I’ve been using Thunderbird for awhile, for various pragmatic reasons. This is becoming a problem for two reasons. First, I miss the opportunity to train my bayesian filter when it makes mistakes, and it’s letting more spam through. Second, Thunderbird tells me when I have new mail which is a zone breaker, and it’s usually spam. I was bashing Thunderbird for different but well-deserved reasons the other day, and it gave me a guilt trip that I left mutt in the first place.

Another thing that happened is MacIrssi consistently crashed on joining #opengl, for no good reason. Also, my final graphics program is a bit of a memory hogg and MacIrssi was taking more than its fair share.

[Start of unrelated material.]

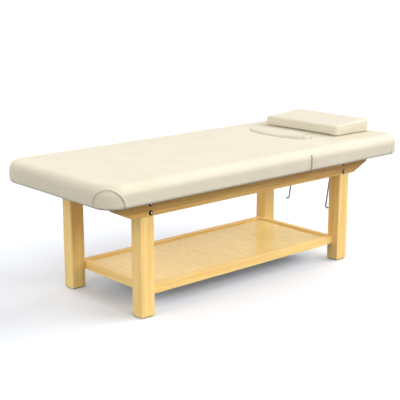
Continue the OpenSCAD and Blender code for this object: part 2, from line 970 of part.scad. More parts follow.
module prop_wire() {
    color(steel)
    translate([axle_x, 0, axle_z]) rotate([0, hang_lean, 0])
        for (side = [0, 1]) mirror([0, side, 0]) prop_half();
}

// Clip round the axle, its flanges under the board
clip_in_r = wire_d / 2 + wire_play;
clip_out_r = clip_in_r + clip_thick;
flange_length = 2 * screw_head_d;
clip_reach = clip_out_r + flange_length;

module prop_clips() {
    drop = deck_z - axle_z;
    color(steel) difference() {
        for (side = [-1, 1])
            translate([axle_x, side * clip_y + clip_width / 2, axle_z]) rotate([90, 0, 0])
                linear_extrude(clip_width) difference() {
                    union() {
                        circle(r = clip_out_r, $fn = fine);
                        translate([-clip_out_r, 0]) square([2 * clip_out_r, drop]);
                        translate([-clip_reach, drop - clip_thick])
                            square([2 * clip_reach, clip_thick]);
                    }
                    circle(r = clip_in_r, $fn = fine);
                    translate([-clip_in_r, 0]) square([2 * clip_in_r, drop + over]);
                    translate([-clip_out_r, drop]) square([2 * clip_out_r, clip_out_r]);
                }
        clip_screw_set(snug);
    }
}

module clip_screw_set(gap) {
    for (side = [-1, 1], end = [-1, 1])
        translate([
            axle_x + end * (clip_out_r + flange_length / 2), side * clip_y, deck_z - clip_thick
        ])
            rotate([180, 0, 0]) screw_shape(screw_d, screw_head_d, screw_length, gap);
}

module clip_screws() {
    color(steel) clip_screw_set(0);
}

// Face plug and pillow

plug_top = top_height + plug_proud;
plug_steps = 4;
plug_crown_shares = [0.35, 0.7];
plug_crown = crown_rise / 2;

module plug_base() {
    color(ply) translate([plug_x, 0, hinge_z + soft_gap]) linear_extrude(plug_base_thick)
        polygon(oval(plug_width / 2 - plug_play, plug_length / 2 - plug_play));
}

function plug_ring(d, z) = [
    for (p = oval(plug_width / 2 - d, plug_length / 2 - d)) [p[0], p[1], z]
];

module plug_cushion() {
    low = hinge_z + soft_gap + plug_base_thick;
    color(cream) translate([plug_x, 0, 0]) loft(concat(
        [plug_ring(0, low)],
        [
            for (i = [0 : plug_steps])
                let (a = 90 * i / plug_steps)
                plug_ring(plug_edge_r * (1 - cos(a)), plug_top - plug_edge_r * (1 - sin(a)))
        ],
        [
            for (s = plug_crown_shares)
                plug_ring(plug_edge_r + s * plug_width / 2, plug_top + plug_crown * s)
        ]
    ));
}

// Inset and rise of the pillow's profile: a flat lower face and a crowned upper one
pillow_steps = 4;
pillow_crown = crown_rise;
pillow_draw = side_draw;
pillow_crown_shares = [0.2, 0.45];
pillow_rise_shares = [0.6, 1];

module pillow() {
    low = top_height + crown_rise + soft_gap;
    high = low + pillow_thick;
    edge = [
        for (i = [0 : pillow_steps])
            let (a = 90 * i / pillow_steps)
            [pillow_edge_r * (1 - cos(a)), pillow_edge_r * (1 - sin(a))]
    ];
    profile = concat(
        [for (i = [pillow_steps : -1 : 0]) [edge[i][0], low + edge[i][1]]],
        [for (i = [0 : pillow_steps]) [edge[i][0], high - edge[i][1]]],
        [
            for (i = [0 : len(pillow_crown_shares) - 1])
                [
                    pillow_edge_r + pillow_width / 2 * pillow_crown_shares[i],
                    high + pillow_crown * pillow_rise_shares[i]
                ]
        ]
    );
    color(cream) translate([pillow_x, 0, 0]) loft([
        for (p = profile)
            soft_ring(pillow_width, pillow_length, pillow_corner_r, p[0], p[1], pillow_draw)
    ]);
}

leg(-1, -1);  // leg_foot_near
leg(-1, 1);  // leg_foot_far
leg(1, -1);  // leg_head_near
leg(1, 1);  // leg_head_far
foot_pads();
top_rail(-1);  // rail_near
top_rail(1);  // rail_far
cross_rail(foot_cross_x, leg_in_y);  // cross_rail_foot
cross_rail(mid_cross_x, lap_y);  // cross_rail_mid
cross_rail(head_cross_x, leg_in_y);  // cross_rail_head
frame_dowels();
rail_bolts();
insert_nuts();
tray_rail_long(-1);  // tray_rail_near
tray_rail_long(1);  // tray_rail_far
tray_rail_short(-1);  // tray_rail_foot
tray_rail_short(1);  // tray_rail_head
tray_panel();
tray_batten(-1);  // tray_batten_foot
tray_batten(1);  // tray_batten_head
tray_dowels();
main_board();
main_cushion();
fold_cushion();
top_brackets();
bracket_screws();
hinge_leaves_fixed();
hinge_pins();
leaf_screws_fixed();
rack(-1);  // rack_near
rack(1);  // rack_far
rack_screws();
head_board();
head_cushion();
hinge_leaves_moving();
leaf_screws_moving();
prop_clips();
clip_screws();
prop_wire();
plug_base();
plug_cushion();
pillow();
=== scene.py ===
"""Dresses the stationary massage table: wooden base, padded top with a lifting head, prop, plug and pillow."""

import logging
import math
from dataclasses import dataclass, field, replace
from enum import Enum
from typing import Callable, Mapping, Sequence, Union

import bmesh
import bpy
from mathutils import Matrix, Vector, noise


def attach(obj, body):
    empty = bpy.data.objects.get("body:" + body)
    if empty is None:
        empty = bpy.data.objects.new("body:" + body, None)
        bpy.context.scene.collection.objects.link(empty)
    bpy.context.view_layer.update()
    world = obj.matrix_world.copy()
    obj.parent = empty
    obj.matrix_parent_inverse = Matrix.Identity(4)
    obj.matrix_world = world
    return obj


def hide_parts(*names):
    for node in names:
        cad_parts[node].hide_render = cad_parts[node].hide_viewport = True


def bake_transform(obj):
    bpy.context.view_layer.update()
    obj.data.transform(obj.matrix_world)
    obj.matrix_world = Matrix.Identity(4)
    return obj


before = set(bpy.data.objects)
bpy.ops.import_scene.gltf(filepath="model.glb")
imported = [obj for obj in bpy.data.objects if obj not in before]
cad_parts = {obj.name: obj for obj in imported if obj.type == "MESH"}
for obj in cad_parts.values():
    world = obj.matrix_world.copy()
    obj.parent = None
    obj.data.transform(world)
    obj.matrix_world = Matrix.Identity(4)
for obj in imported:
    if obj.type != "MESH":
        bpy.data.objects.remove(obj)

log = logging.getLogger("massage_table")
Point = tuple[float, float, float]
Pair = tuple[float, float]
Colour = tuple[float, float, float]
Form = bmesh.types.BMesh
Vertex = bmesh.types.BMVert
Item = bpy.types.Object


class Grain(Enum):
    """The direction in which the grain of a wooden piece runs."""

    ALONG = (1.0, 0.0, 0.0)
    ACROSS = (0.0, 1.0, 0.0)
    UPRIGHT = (0.0, 0.0, 1.0)

    def drawn(self, scale: float) -> Point:
        """The scale of a pattern that is drawn out along the grain."""
        return tuple(scale if part else 1.0 for part in self.value)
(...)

So the crux is I’m going to migrate away from Thunderbird and MacIrssi back to Mutt and Irssi in a screen session. Then I can detach from that screen, and the zone breakers are out of sight and out of mind. I’m going to spend more time at the library away from the computer.

Why am I telling you this? I could have just posted a link and said “go read this, it’s a good post”. The primary reason is that Irssi in a screen session has no way of telling me that you PM’d me until I open it up. (MacIrssi used growl) So if you need my attention (and we all do need eachother’s attention sometimes), use Jabber. Jabber is like instant email, in that it stores your message and forwards it when I get online. I won’t miss it even if the computer is on and I’m just AFK. If you just want to tell me about your cute puppy’s new hairdo, stick to IRC or email. If you need help or want to tell me about that awesome loaf of bread you made, Jabber. So now that you know, I won’t have to worry about missing anything by stashing IRC away in a screen session.